▶ **Data shown**
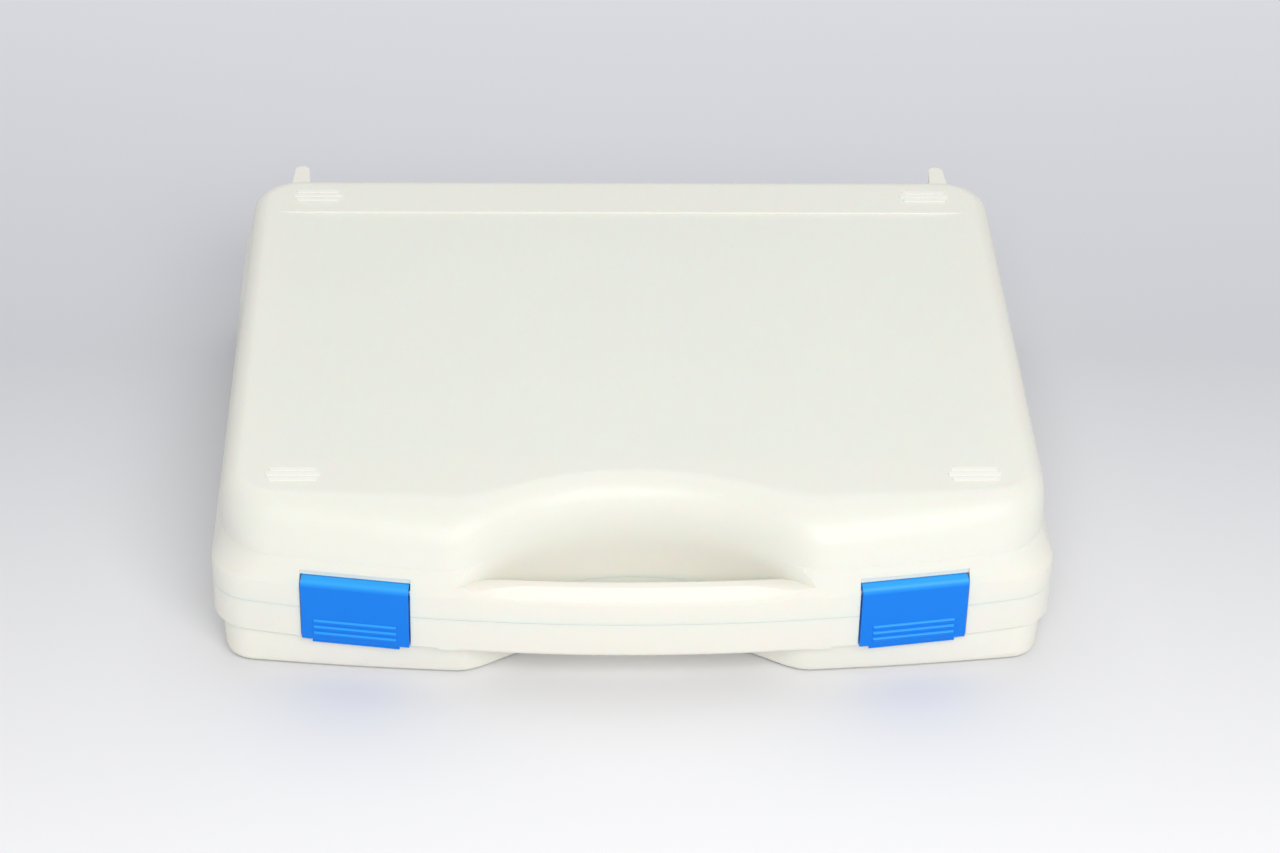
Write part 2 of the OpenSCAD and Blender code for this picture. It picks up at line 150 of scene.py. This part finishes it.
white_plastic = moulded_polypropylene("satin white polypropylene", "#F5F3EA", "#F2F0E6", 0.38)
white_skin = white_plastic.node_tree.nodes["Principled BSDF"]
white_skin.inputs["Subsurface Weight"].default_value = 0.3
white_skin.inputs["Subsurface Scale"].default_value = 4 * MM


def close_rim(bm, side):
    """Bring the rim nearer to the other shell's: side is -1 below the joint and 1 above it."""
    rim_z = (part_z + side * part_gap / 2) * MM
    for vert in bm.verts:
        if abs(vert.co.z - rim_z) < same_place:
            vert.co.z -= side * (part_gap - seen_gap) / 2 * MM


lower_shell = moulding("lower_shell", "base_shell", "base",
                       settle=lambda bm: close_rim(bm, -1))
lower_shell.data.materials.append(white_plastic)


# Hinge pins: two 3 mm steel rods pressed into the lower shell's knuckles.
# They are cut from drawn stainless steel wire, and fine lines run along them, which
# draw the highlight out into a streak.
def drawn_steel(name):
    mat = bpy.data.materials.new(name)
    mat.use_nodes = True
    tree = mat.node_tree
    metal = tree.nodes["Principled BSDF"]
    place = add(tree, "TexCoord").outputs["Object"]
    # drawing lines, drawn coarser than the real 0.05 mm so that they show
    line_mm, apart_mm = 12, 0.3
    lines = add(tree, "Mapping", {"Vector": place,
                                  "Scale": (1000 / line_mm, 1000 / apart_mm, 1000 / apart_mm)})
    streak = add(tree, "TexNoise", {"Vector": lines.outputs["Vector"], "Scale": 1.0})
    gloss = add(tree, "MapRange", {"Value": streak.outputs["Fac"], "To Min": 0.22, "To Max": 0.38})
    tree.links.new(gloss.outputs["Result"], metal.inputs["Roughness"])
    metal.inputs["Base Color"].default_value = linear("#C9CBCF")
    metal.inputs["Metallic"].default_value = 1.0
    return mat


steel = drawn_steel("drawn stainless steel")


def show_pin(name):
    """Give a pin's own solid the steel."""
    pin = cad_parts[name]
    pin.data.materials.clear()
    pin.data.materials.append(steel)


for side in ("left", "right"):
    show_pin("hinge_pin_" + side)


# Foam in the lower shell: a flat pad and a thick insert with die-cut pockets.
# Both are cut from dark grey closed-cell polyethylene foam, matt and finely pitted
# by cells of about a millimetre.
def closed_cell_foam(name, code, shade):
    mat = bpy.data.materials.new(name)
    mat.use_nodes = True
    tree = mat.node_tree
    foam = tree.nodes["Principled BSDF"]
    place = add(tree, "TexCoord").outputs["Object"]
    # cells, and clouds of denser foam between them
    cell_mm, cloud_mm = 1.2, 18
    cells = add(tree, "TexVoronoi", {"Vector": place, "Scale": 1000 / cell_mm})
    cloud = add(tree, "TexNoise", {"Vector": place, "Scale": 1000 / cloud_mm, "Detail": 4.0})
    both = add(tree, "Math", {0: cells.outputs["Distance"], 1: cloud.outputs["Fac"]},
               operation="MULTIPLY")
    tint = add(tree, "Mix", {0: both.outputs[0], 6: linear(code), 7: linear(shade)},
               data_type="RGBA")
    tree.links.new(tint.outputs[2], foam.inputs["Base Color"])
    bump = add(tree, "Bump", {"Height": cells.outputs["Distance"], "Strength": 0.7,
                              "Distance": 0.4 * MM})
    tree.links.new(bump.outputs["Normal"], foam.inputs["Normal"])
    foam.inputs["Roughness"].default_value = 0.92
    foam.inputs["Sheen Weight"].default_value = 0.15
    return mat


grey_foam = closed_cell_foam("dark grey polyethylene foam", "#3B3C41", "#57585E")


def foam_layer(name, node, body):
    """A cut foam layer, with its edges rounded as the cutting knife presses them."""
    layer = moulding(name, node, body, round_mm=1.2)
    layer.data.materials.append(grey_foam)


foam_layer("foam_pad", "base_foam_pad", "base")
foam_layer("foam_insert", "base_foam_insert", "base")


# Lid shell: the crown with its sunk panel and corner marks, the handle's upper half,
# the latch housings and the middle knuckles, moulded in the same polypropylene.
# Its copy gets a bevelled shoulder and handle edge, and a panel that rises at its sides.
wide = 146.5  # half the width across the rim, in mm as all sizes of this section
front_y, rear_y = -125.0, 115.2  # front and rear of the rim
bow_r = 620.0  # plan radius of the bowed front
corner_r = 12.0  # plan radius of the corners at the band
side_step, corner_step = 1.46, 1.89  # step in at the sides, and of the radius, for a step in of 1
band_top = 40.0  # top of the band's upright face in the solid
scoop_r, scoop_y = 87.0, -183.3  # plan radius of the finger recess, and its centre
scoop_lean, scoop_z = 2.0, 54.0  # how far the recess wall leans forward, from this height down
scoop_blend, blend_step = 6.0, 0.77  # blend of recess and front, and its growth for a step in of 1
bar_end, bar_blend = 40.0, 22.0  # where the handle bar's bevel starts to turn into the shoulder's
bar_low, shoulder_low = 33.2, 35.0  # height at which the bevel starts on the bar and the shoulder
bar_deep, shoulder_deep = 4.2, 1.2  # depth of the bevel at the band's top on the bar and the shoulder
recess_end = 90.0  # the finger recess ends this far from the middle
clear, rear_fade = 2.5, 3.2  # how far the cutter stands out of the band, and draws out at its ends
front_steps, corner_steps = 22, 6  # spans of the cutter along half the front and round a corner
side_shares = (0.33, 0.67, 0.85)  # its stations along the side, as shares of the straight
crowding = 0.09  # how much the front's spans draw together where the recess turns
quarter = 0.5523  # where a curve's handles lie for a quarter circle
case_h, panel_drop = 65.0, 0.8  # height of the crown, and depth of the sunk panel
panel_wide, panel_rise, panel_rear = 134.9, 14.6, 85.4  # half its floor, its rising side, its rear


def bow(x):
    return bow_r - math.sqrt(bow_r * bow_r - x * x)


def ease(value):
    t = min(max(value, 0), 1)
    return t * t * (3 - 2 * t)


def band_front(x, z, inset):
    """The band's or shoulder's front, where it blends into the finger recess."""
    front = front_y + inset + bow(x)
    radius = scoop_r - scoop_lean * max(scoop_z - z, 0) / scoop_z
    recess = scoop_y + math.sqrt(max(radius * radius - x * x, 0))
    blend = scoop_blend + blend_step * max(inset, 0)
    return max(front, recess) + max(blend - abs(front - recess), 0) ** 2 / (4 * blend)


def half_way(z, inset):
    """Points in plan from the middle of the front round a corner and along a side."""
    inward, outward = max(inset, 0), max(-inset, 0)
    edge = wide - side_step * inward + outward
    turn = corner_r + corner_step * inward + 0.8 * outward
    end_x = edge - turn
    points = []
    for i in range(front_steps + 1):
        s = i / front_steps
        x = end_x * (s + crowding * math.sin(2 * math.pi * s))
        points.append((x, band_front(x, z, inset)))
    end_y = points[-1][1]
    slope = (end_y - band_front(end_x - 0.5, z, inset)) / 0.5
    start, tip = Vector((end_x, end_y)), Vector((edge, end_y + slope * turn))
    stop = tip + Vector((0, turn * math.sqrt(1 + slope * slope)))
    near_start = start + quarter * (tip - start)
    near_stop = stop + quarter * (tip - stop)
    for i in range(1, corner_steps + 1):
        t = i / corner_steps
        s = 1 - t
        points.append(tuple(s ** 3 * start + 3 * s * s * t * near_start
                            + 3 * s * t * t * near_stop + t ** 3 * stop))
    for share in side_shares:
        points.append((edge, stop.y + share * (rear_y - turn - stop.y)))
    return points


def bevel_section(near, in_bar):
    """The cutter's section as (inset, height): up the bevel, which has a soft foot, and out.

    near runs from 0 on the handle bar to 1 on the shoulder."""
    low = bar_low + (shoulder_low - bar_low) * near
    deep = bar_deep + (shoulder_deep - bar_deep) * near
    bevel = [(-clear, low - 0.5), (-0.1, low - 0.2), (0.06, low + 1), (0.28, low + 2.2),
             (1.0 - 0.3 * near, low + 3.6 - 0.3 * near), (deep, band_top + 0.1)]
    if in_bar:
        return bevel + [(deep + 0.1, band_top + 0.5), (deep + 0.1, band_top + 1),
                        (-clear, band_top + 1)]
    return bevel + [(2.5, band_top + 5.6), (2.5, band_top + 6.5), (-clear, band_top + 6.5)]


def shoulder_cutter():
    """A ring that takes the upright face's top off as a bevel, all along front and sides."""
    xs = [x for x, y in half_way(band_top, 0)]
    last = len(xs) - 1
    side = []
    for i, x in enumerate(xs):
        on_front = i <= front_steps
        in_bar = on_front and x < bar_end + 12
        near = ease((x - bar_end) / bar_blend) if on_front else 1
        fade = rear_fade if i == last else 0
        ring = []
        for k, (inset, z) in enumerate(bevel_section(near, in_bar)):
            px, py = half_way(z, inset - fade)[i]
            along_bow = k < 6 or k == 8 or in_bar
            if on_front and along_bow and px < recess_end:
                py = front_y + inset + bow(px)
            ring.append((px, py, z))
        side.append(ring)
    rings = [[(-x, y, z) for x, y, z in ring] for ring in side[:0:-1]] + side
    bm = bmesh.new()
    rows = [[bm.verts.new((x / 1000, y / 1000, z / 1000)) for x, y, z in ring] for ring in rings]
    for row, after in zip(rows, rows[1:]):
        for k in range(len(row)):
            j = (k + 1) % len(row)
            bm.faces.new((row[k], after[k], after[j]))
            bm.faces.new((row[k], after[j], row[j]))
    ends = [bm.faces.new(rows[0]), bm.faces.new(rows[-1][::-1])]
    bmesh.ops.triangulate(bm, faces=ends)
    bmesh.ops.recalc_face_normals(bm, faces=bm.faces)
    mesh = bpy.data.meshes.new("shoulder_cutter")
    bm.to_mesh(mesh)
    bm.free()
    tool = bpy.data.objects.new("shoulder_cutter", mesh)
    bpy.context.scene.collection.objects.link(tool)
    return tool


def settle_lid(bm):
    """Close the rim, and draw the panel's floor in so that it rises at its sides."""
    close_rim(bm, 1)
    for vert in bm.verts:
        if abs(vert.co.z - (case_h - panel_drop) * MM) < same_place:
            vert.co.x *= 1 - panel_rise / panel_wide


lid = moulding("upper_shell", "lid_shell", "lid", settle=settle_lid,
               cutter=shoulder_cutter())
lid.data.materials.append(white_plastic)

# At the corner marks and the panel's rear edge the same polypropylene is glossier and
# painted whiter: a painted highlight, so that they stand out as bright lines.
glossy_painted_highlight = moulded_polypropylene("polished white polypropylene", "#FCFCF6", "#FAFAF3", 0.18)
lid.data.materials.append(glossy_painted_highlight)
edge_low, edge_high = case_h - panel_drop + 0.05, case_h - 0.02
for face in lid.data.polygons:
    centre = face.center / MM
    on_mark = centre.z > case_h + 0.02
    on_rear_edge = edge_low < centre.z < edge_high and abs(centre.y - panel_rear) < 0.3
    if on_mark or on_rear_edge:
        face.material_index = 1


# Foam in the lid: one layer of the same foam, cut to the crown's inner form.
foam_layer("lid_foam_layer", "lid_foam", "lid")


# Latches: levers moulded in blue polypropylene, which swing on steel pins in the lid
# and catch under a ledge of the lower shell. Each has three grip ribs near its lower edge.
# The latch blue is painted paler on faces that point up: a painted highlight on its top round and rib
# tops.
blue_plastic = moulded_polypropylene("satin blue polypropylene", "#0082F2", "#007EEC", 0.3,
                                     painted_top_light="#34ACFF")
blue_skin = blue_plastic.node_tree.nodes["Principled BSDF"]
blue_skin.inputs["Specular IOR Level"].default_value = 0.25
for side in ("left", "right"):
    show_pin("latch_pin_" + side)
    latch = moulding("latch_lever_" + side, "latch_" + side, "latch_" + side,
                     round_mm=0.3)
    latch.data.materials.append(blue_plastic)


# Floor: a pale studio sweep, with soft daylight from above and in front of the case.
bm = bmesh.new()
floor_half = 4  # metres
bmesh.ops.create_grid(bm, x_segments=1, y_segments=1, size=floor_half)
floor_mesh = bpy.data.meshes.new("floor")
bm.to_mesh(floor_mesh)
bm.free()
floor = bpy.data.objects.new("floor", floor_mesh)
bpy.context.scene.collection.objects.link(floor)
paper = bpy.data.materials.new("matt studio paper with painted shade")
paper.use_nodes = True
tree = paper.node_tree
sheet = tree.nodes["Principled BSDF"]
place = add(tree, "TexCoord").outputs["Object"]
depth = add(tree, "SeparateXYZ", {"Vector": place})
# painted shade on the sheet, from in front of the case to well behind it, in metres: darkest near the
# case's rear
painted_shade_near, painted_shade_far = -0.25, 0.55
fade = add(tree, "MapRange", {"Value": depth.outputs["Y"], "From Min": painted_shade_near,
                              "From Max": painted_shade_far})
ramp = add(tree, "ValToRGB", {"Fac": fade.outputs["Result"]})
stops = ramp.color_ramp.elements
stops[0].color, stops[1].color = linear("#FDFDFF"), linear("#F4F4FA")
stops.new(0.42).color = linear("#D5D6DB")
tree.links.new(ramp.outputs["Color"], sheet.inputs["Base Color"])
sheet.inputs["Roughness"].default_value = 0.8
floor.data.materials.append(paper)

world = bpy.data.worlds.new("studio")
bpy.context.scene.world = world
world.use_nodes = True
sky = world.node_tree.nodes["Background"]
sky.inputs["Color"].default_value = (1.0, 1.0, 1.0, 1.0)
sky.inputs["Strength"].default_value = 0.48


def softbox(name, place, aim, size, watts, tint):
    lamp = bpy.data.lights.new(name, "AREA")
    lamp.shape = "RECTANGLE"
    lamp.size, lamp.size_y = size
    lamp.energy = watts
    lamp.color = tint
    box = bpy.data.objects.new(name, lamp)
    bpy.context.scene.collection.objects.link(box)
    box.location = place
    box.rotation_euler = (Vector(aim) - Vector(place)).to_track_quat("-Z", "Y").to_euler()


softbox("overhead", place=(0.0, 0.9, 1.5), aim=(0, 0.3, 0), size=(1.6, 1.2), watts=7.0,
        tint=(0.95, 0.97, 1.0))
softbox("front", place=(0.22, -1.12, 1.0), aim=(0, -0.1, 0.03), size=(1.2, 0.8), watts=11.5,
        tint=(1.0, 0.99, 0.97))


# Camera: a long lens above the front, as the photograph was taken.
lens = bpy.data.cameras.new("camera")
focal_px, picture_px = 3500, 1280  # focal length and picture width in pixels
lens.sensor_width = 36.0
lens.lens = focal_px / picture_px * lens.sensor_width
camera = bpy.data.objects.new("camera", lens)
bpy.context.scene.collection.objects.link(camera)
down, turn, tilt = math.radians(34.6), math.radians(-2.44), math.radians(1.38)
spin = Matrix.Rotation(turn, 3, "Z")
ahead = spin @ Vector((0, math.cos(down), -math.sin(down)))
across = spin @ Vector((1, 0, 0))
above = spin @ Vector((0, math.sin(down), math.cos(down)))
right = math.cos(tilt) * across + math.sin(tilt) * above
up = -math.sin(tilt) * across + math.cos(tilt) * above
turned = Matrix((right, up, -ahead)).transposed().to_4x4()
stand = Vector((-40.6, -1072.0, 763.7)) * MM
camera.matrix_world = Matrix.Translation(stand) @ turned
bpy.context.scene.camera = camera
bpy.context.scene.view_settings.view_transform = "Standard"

▶ **Given problem**
Restate the first line and every line after it, word for word, stopping once the line with "vert.co.z -= side" is done.

▶ **Task solution**
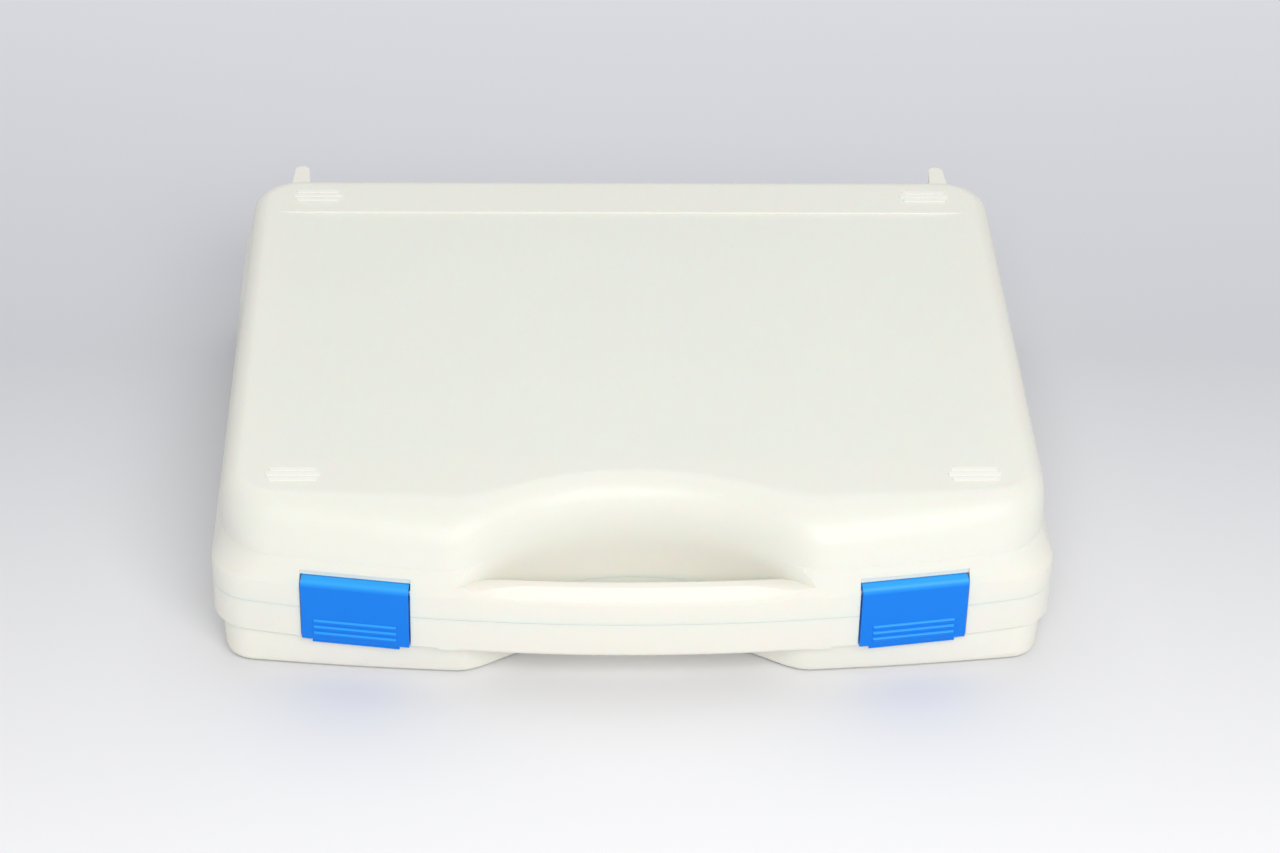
Write part 2 of the OpenSCAD and Blender code for this picture. It picks up at line 150 of scene.py. This part finishes it.
white_plastic = moulded_polypropylene("satin white polypropylene", "#F5F3EA", "#F2F0E6", 0.38)
white_skin = white_plastic.node_tree.nodes["Principled BSDF"]
white_skin.inputs["Subsurface Weight"].default_value = 0.3
white_skin.inputs["Subsurface Scale"].default_value = 4 * MM


def close_rim(bm, side):
    """Bring the rim nearer to the other shell's: side is -1 below the joint and 1 above it."""
    rim_z = (part_z + side * part_gap / 2) * MM
    for vert in bm.verts:
        if abs(vert.co.z - rim_z) < same_place:
            vert.co.z -= side * (part_gap - seen_gap) / 2 * MM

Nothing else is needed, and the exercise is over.